Unfortunately, at the moment I cannot post all of my photos because I am writing from dodgy internet cafes in Cape Town, Poland, etc! However, rest assured they are coming soon as soon as I return to the US.

Sunday, July 5, 2009

Why not? (aka Cinque Terre!)

“Just be here now, forget about the past, your mask is wearing thin. Let me throw one more dice, I k now that I can win, I’m waiting for my real life to begin” – lyrics from “Any Minute Now”

Friday morning at 7am I met up with Kathryn and Parker at the Florence train station and we headed to Lucca, a small city relatively close to Florence. It is enclosed by a massive surrounding wall built in the 1500s and is, in general, a normal, non-tourist infested Italian town. After finding our hostel and dealing with some unexpected issues we encountered along the way, we made our way to Viareggio. This was an interesting mix between Europe and Key West, at least to my taste, as it is a beachside town full of traveling Italians on vacation. All of us were tired, so to save you anymore of my rambling: we plopped down on the beach and stayed there for several hours. Earlier that day, we had befriended a retired US Navy something-or-other (we did not know his rank) who was originally from Boston but who had moved to Viareggio some time ago…he gave us detailed instructions on how to get to the beach and even walked us part of the way there!! At the beach, I also befriended a lifeguard named (wait for it) Yuri…turns out he was a Ukranian immigrant who has been studying in Italy for several years and works as a lifeguard during the summer!

Somewhat reluctant to leave the wonderful view (especially since it was my first time bathing in the Mediterranean!), we made our way back to the train station and then to Pisa, where we visited the leaning tower and had a delicious dinner before heading, exhausted, back to Lucca to sleep.

Saturday was, without question, one of the most memorable days of my month in Italy.
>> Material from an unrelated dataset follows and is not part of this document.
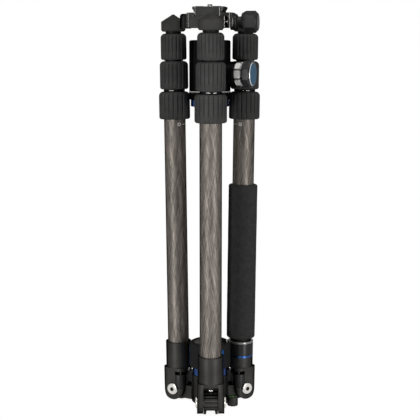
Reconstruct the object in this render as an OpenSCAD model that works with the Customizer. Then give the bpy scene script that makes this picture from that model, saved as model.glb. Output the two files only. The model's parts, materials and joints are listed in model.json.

Kat, Parker, and I met up with my friend Travis and trekked Cinque Terre. For those of you who have been there, I don’t even need to explain…I am sure you are gasping in recognition already. For those of you who haven’t, Cinque Terre is a national park with a series of paths that link five villages together over cliffs, terraces, and coastlines. Needless to say, the views are nothing if not spectacular. The natural beauty here is almost entirely untouched, and to walk through the Mediterranean bush and see such stunning oceans, vineyard terraces, and small, colorful towns perched on cliff sides…it leaves one a bit speechless. The hike is pretty long (almost 6 miles), but with the inclination of some parts and the general summer heat and resulting malaise, it feels somewhat longer!

Along the way from Corniglia (the 3rd town) and Vernazza (the fourth town), we paused at a small bar/café in the middle of the path, the first of its kind we had seen on our hike. I ordered a glass of local white wine and a slice of homemade blueberry pie and, perched by the window, silently looked out onto the crashing waves below us, the cliffs jetting out into the currents, and the first three towns painting the coastline we had already walked with their yellow, orange houses. (Sigh)

We had dinner by the ocean in the fourth town, took a train to the fifth town because we were pressed for time, and actually bathed in the ocean, cold as it was! Afterwards, beat from a day of walking, we took our respective trains back and found our way to our hostel. This night we stayed in Pisa which, I have to admit, was an incredibly charming town, despite the tourists who flock directly from the train station to the leaning tower. We came across couples sitting on the embankment, a lively jazz band playing in the street by a restaurant, and vibrant and fun Saturday-night going-ons on our way to the hostel. I’m pretty sure all three of us regretted not having an extra night there.

The next morning, I said goodbye and caught a 7am train to Florence, followed by a high-speed train back to Milan. I must say that meeting up with Kathryn, even if for only two days, was one of my favorite elements of this trip, not even so much because it was exotic to meet up in a random European location, but because we managed to plan and meet up despite the distance, the time, and the quotidian improbabilities of life! It was both refreshing and reaffirming to find mid-way points between Boston and Munich!

In Milan, I had lunch at my host family’s apartment, showered, unpacked and repacked my suitcases, and headed out to the airport. On the one-hour bus ride from Milano Centrale to the airport, it started to rain, a light drizzle that slowly turned the pavement black and covered my window with shifting diagonal droplets. It fell even though the sun was still out and I couldn’t help but smile. Rain through sunshine is like laughter through tears – possibly all the more organic because it encompasses two opposites simultaneously. And so, Goodbye Italy!